Every line from the line containing "obj.data.transform(world)" through the final line of the data is to be printed exactly; no other line is to appear.

• • •

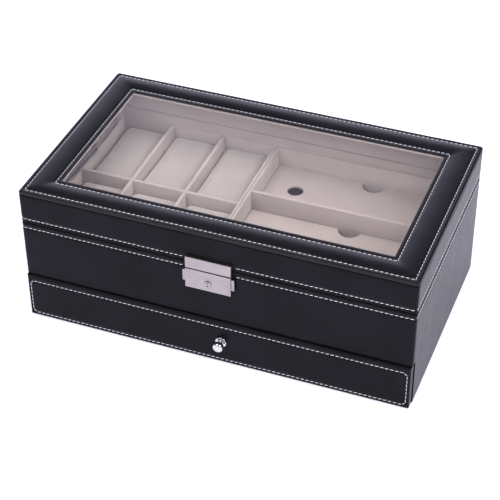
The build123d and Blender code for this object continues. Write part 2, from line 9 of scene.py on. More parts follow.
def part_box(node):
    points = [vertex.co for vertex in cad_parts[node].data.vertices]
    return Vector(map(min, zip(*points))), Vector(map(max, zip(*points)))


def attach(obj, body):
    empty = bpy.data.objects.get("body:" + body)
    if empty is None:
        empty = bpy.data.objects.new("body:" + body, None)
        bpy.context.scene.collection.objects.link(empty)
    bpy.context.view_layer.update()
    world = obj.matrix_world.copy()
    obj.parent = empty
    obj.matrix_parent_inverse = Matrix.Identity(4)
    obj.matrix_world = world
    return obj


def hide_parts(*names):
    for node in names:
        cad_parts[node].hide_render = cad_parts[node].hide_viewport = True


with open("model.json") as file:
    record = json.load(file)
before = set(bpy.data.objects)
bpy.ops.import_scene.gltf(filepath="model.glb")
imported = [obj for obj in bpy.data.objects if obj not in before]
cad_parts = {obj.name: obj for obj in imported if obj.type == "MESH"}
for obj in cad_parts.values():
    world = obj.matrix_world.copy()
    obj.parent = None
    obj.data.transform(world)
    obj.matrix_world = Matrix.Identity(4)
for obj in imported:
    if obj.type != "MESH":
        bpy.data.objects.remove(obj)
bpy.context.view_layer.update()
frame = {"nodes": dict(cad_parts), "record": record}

• • •

**Result below**
    obj.data.transform(world)
    obj.matrix_world = Matrix.Identity(4)
for obj in imported:
    if obj.type != "MESH":
        bpy.data.objects.remove(obj)
bpy.context.view_layer.update()
frame = {"nodes": dict(cad_parts), "record": record}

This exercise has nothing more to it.